Framing the Intelligence Society is the system almost nobody is mapping. What happens to identity, community, family, faith, and civic life when work no longer organises human existence? What replaces the social structures built around employment? When loneliness, mental health, and the search for meaning intersect with AI companionship and ambient intelligence, we are not facing a technology question. We are facing an anthropological one. Most AI commentary treats society as a backdrop. Layer Three treats it as a subject.
Framing the Intelligence Governance is the system everyone hopes will work and few are designing well. Who decides what AI systems can and cannot do? Who is accountable when they fail? How do democratic institutions, designed for human decision-makers operating on human timescales, govern systems that decide faster than humans can deliberate? Singapore’s Agentic AI Governance Framework, launched at Davos in January, is the world’s first serious attempt at this. Most countries have nothing comparable. The governance gap is structural, and it is widening.
Framing the Intelligence Geopolitics is the system reshaping international relations. The US-China competition over AI capability, the rise of AI sovereignty as a national security concept, the new dependency relationships between nations and AI providers, the realignment of global power around compute access: these are not technology stories. They are the early chapters of a new geopolitical order. The Global Coordination Problem I described in Week 12 lives here. So does the entire question of whether intelligence remains distributed or concentrates in a few hands.
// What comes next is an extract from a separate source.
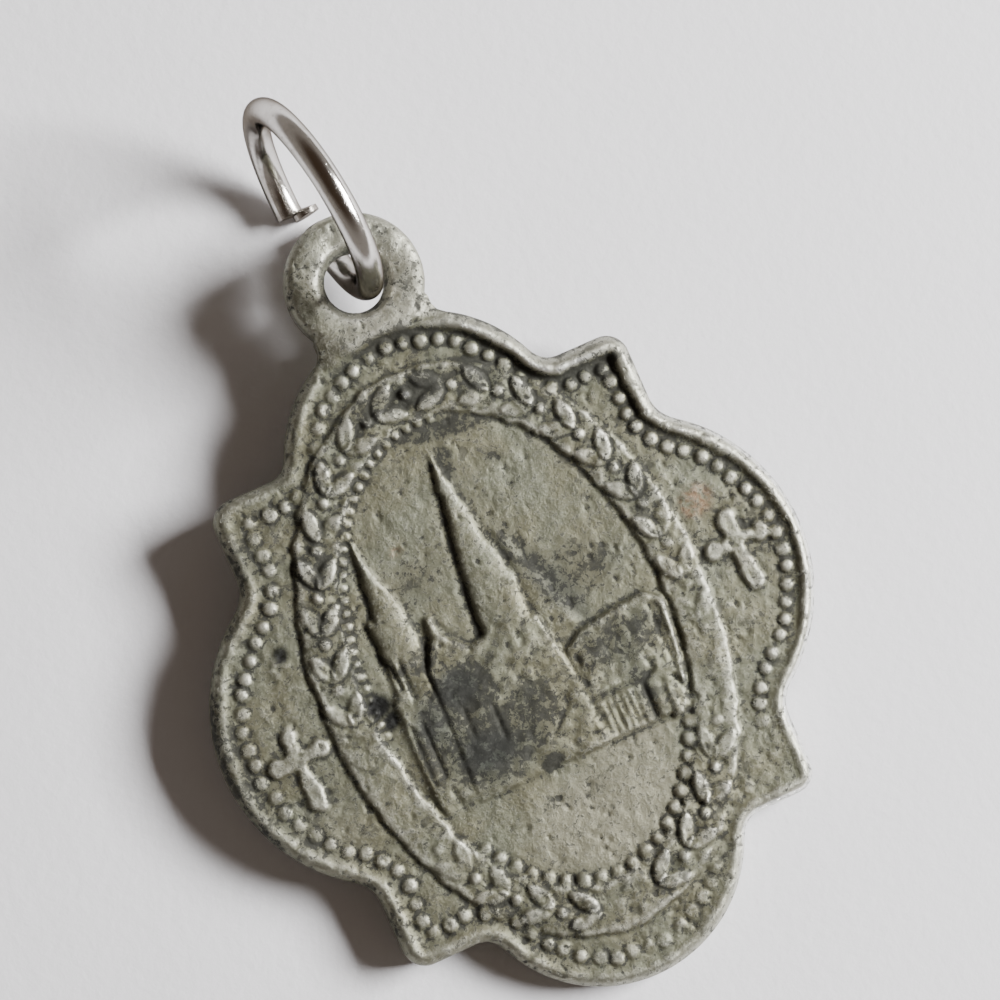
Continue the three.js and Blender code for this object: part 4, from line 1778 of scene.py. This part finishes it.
    def colour_in(self, medal: bpy.types.Object) -> None:
        """Gives each vertex the numbers that the finish reads.

        Args:
            medal: The struck medal.
        """
        points = mesh_points(medal)
        face = self.face
        on_top = smooth_step(points[:, 2], 0.6, 1.0)
        maps = {
            "stain": face.stain,
            "pits": face.pits,
            "rough": face.rough,
            "dull": face.patches(face.DULL_PATCHES),
            "blot": face.patches(face.BLOTS),
            "bluish": face.patches(face.BLUISH_PATCHES),
            "pale": face.patches(face.PALE_PATCHES),
            "rusty": face.patches(face.RUSTY_PATCHES),
        }
        for name, values in maps.items():
            give_attribute(medal, name, on_top * face.sheet.sample(values, points[:, 0], points[:, 1]))
        # crest: rubbed metal, and a painted highlight along the outer edge on the lit side.
        crests_and_highlight = face.sheet.sample(face.crests_and_highlight(), points[:, 0], points[:, 1])
        give_attribute(medal, "crest", crests_and_highlight * smooth_step(points[:, 2], 0.1, 0.6))

    def lay(self, medal: bpy.types.Object, back: dict[str, object]) -> None:
        """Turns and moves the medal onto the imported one's place.

        Args:
            medal: The finished medal in its own frame.
            back: The record's mount on the flat back.
        """
        down = Vector(back["axis"])
        pick(medal)
        medal.scale = (MM, MM, MM)
        medal.rotation_euler = Euler((math.atan2(down.y, -down.z), 0, 0))
        medal.location = Vector(back["pos_m"])
        bpy.ops.object.transform_apply(location=True, rotation=True, scale=True)


@dataclass
class JumpRing:
    """The open ring of round wire.

    Attributes:
        radius: Radius of the wire's middle line.
        wire: Radius of the wire.
        gap: Opening between the ends.
        twist: How far the ends stand apart sideways.
        gap_angle: Where the gap is, in degrees below level on the outer side.
        lean: Lean to the side in degrees.
        turn: Turn about the upright in degrees.
        sides: Sides of the wire's section.
        steps: Sections along the wire.
    """

    radius: float = 3.65
    wire: float = 0.5
    gap: float = 0.5
    twist: float = -0.55
    gap_angle: float = 96.0
    lean: float = 4.0
    turn: float = 8.5
    sides: int = 28
    steps: int = 200

    def build(self, finish: bpy.types.Material, low: Vector, high: Vector) -> bpy.types.Object:
        """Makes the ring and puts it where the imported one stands.

        Args:
            finish: Its material.
            low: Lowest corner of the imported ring, in metres.
            high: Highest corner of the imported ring, in metres.

        Returns:
            The ring.
        """
        ring = self.bend_wire()
        self.spread_ends(ring)
        self.stand(ring, low, high)
        ring.data.materials.clear()
        ring.data.materials.append(finish)
        return ring

    def bend_wire(self) -> bpy.types.Object:
        """Spins a round section about the ring's axis, from one end of the gap to the other.

        Returns:
            The ring in its own plane, with x across it.
        """
        opening = self.gap / self.radius
        start = -math.radians(self.gap_angle) + opening / 2
        let_go()
        bpy.ops.mesh.primitive_circle_add(vertices=self.sides, radius=self.wire, fill_type="NGON")
        ring = bpy.context.object
        ring.name = "ring_wire_bent"
        points = mesh_points(ring)
        reach = self.radius + points[:, 1]
        move_points(ring, np.column_stack([
            points[:, 0], -reach * math.cos(start), reach * math.sin(start)]))
        bpy.ops.object.mode_set(mode="EDIT")
        bpy.ops.mesh.select_all(action="SELECT")
        bpy.ops.mesh.spin(
            steps=self.steps, angle=FULL_TURN - opening, center=(0, 0, 0), axis=(-1, 0, 0))
        bpy.ops.mesh.select_all(action="SELECT")
        bpy.ops.mesh.normals_make_consistent(inside=False)
        bpy.ops.object.mode_set(mode="OBJECT")
        return ring

    def spread_ends(self, ring: bpy.types.Object) -> None:
        """Pushes the ends apart sideways, and notes the places that the finish reads.

        Args:
            ring: The ring in its own plane.
        """
        cut_start = 0.485
        points = mesh_points(ring)
        opening = self.gap / self.radius
        middle_of_gap = -math.radians(self.gap_angle)
        angle = (np.arctan2(points[:, 2], -points[:, 1]) - middle_of_gap) % FULL_TURN - opening / 2
        share = np.clip(angle / (FULL_TURN - opening), 0, 1)
        out = np.hypot(points[:, 1], points[:, 2]) - self.radius
        around_wire = np.arctan2(out, points[:, 0])
        points[:, 0] += self.twist * (share - 0.5) * np.abs(2 * share - 1) ** 2
        move_points(ring, points)
        give_attribute(ring, "along", share * FULL_TURN * self.radius)
        give_attribute(ring, "across", np.sin(around_wire) * self.wire * 2 + np.cos(around_wire))
        give_attribute(ring, "cut", smooth_step(np.abs(share - 0.5), cut_start, 0.5))
        pick(ring)
        bpy.ops.object.shade_smooth_by_angle(angle=math.radians(50))

    def stand(self, ring: bpy.types.Object, low: Vector, high: Vector) -> None:
        """Leans and turns the ring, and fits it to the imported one's length and height.

        Args:
            ring: The ring in its own plane.
            low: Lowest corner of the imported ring, in metres.
            high: Its highest corner.
        """
        pick(ring)
        lean, turn = math.radians(self.lean), math.radians(self.turn)
        stance = Matrix.Rotation(turn, 3, "Z") @ Matrix.Rotation(lean, 3, "Y")
        ring.rotation_euler = stance.to_euler()
        ring.scale = (MM, MM, MM)
        bpy.ops.object.transform_apply(location=True, rotation=True, scale=True)
        points = mesh_points(ring)
        room = np.array(high - low) / 2
        share = min(1.0, (room / np.abs(points).max(0))[1:].min())
        move_points(ring, points * share + np.array((low + high) / 2))


# the studio


@dataclass(frozen=True)
class Studio:
    """The pale floor, the lights and the camera.

    Attributes:
        eye: The camera's place in millimetres.
        target: Where its middle looks, on the floor.
        roll: Turn of the picture, in degrees.
        lens: Focal length in millimetres.
        sensor: Width of the sensor in millimetres.
        floor_size: Width of the floor in metres.
        room_low: Colour of the room near the horizon.
        room_high: Its colour overhead.
        room_strength: Its brightness.
    """

    eye: Triple = (-14.05, -5.04, 115.97)
    target: Triple = (1.9, 0.85, 0.0)
    roll: float = 24.49
    lens: float = 115.2
    sensor: float = 36.0
    floor_size: float = 3.0
    room_low: Colour = tone(205, 196, 188)
    room_high: Colour = tone(92, 74, 58)
    room_strength: float = 0.5

    def build(self, paper: bpy.types.Material) -> None:
        """Makes the floor, the camera and the lights.

        Args:
            paper: The floor's material.
        """
        self.add_floor(paper)
        self.add_camera()
        self.add_lights()

    def add_floor(self, paper: bpy.types.Material) -> None:
        """Lays the paper under the medal.

        Args:
            paper: Its material.
        """
        let_go()
        bpy.ops.mesh.primitive_plane_add(size=self.floor_size)
        floor = bpy.context.object
        floor.name = "paper_floor"
        floor.data.materials.append(paper)

    def add_camera(self) -> None:
        """Puts the camera at the photograph's viewing angle."""
        eye, target = Vector(self.eye) * MM, Vector(self.target) * MM
        back = (eye - target).normalized()
        right = Vector((0, 1, 0)).cross(back).normalized()
        up = back.cross(right)
        rolled = Matrix.Rotation(-math.radians(self.roll), 3, "Z")
        basis = Matrix((right, up, back)).transposed() @ rolled
        let_go()
        bpy.ops.object.camera_add(location=eye, rotation=basis.to_euler())
        camera = bpy.context.object
        camera.name = "camera"
        camera.data.lens = self.lens
        camera.data.sensor_width = self.sensor
        camera.data.clip_start = 0.001
        bpy.context.scene.camera = camera

    def add_lights(self) -> None:
        """Sets a soft window light low on the right, in a dim room."""
        self.softbox("window", bearing_deg=-8.0, elevation=32.0, distance=0.3,
                     size=(0.16, 0.1), power=3.6)
        self.add_room()

    def add_room(self) -> None:
        """Surrounds the scene with a room that is pale low down and dark brown overhead."""
        nodes = Nodes(bpy.data.worlds.new("room"), "Background")
        direction = nodes.add("ShaderNodeTexCoord", {}, {}, "Generated")
        upward = nodes.add("ShaderNodeSeparateXYZ", {}, {"Vector": direction}, "Z")
        colour = nodes.mix(upward.eased(0.3, 0.85), self.room_low, self.room_high)
        bpy.context.scene.world = nodes.finish(color=colour, strength=self.room_strength)

    def softbox(self, name: str, bearing_deg: float, elevation: float, distance: float,
                size: tuple[float, float], power: float) -> None:
        """Adds a flat light that faces the medal.

        Args:
            name: The light's name.
            bearing_deg: Direction from the medal, 0 along +X and 90 along +Y.
            elevation: Height above the floor in degrees.
            distance: Distance from the medal in metres.
            size: Width and height in metres.
            power: Power in watts.
        """
        turn, rise = math.radians(bearing_deg), math.radians(elevation)
        level = math.cos(rise)
        out = Vector((math.cos(turn) * level, math.sin(turn) * level, math.sin(rise)))
        let_go()
        bpy.ops.object.light_add(type="AREA", location=out * distance,
                                 rotation=out.to_track_quat("Z", "Y").to_euler())
        light = bpy.context.object
        light.name = name
        light.data.shape = "RECTANGLE"
        light.data.size, light.data.size_y = size
        light.data.energy = power


def main() -> None:
    """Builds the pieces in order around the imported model."""
    logging.basicConfig(level=logging.INFO, format="%(name)s: %(message)s")
    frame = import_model()
    back = next(mount for mount in frame["record"]["mounts"] if mount["name"] == "back")

    outline = Outline()
    medal = Medal(outline, Face(outline)).build(CastMetal().build(), back)
    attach(medal, "root")
    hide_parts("medal")
    log.info("%s: %d faces", medal.name, len(medal.data.polygons))

    ring = JumpRing().build(RingWire().build(), *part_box("jump_ring"))
    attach(ring, "root")
    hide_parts("jump_ring")
    log.info("%s: %d faces", ring.name, len(ring.data.polygons))

    Studio().build(Paper().build())


if __name__ == "__main__":
    main()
Layer Three is systemic. It asks: how do the institutions, structures, and arrangements that organise human collective life adapt to or break under the pressure of intelligence becoming abundant? It draws on policy, economics, sociology, political science, and international relations. Its frameworks are structural.
Layer Four: The Self and the Civilisation
This is the layer of what we become.
The deepest questions about AI are not economic or political. They are existential. What happens to human cognition when AI handles thinking? What happens to creativity when curiosity has zero cost, as I argued in Week 13? What happens to agency when systems decide better and faster than we can? What happens to identity when the work that defined generations of professionals no longer requires them?
And beneath those individual questions lies a civilisational one. Every human civilisation has been organised around managing scarcity. Now we may be heading into genuine material abundance produced by non-human intelligence. What kind of civilisation organises itself around managing abundance? What kind of species do we become when scarcity stops shaping our choices?
Framing the Intelligence Self addresses the individual layer. The Competence-Despair Curve, which describes how effective AI training reveals workers’ own obsolescence, lives here. So does the question of how parents raise children who will live their entire lives alongside superintelligence. So does the redefinition of what it means to be educated, to be skilled, to be useful, to be human.
Framing the Post-Scarcity Civilisation addresses the species layer. If the utopians are even directionally right, we are heading into territory humans have never inhabited. The frameworks for this layer barely exist. They are the work of decades, not weeks.
Layer Four is philosophical and anthropological. It asks: what are we becoming, and what kind of civilisation are we building in the process? It draws on philosophy, psychology, theology, history, and the testimony of the people I encounter who are quietly facing these questions in their own lives. Its frameworks must address meaning, purpose, and identity, not just capability and output.
How the layers work together
The four layers are not independent. They interact constantly.
A model release in Layer One, such as a new capability shipping, triggers analysis in Layer Two about what it means for the transition timeline, forces response in Layer Three about how economic, social, governance, and geopolitical systems adapt, and ultimately reshapes Layer Four about how humans see themselves in light of this new capability.
A policy decision in Layer Three, such as a country adopting a new AI governance framework, is enabled by Layer Two understanding because the policymakers anticipate what is coming, constrained by Layer One reality of current capabilities, and motivated by Layer Four concerns about what kind of society we want to be.
The mistake most commentary makes is to address one layer while ignoring the others. Economic analysis without geopolitical context is incomplete. Geopolitical analysis without the existential question is hollow. The existential question without the economic transformation is abstract.
The discipline I am committing to with this architecture is to be explicit about which layer any given piece addresses, while acknowledging the others it touches. When I write about Block firing 40% of its workforce, that is primarily a Layer Three Economy story, but it carries Layer Four Self consequences for the people displaced and Layer Three Geopolitics implications for which nations capture AI productivity gains.
What comes next
For the remainder of the Framing the Future of Superintelligence series, the focus will continue on Layer Two and Layer Three Economy. Weeks 17 through 21 will complete the transition mapping and hand off to the deeper work on the Intelligence Economy.
After that, the architecture opens. Framing the Intelligence Economy becomes a sustained body of work and likely my next book. The Society, Governance, and Geopolitics framings of Layer Three become parallel streams. And Layer Four, the Self and the Civilisation, emerges as the long-horizon project, perhaps the most important work of my professional life.
I am sharing this architecture now for a simple reason. Readers deserve to know where the work is going. Clients deserve to know what they are working with when they engage me. And the public conversation about AI deserves a map that helps people locate themselves in a transformation that has so far been described in fragments.
The four layers are not the final word. They will evolve as the technology evolves and as the conversation deepens. But they are honest about the scope of what is happening. And that honesty is what I owe my readers, and what I will continue to bring to every piece of work that follows this one.
The future of intelligence is not a single story. It is four stories at once, unfolding simultaneously, each shaping the others.
This is the map. The territory waits.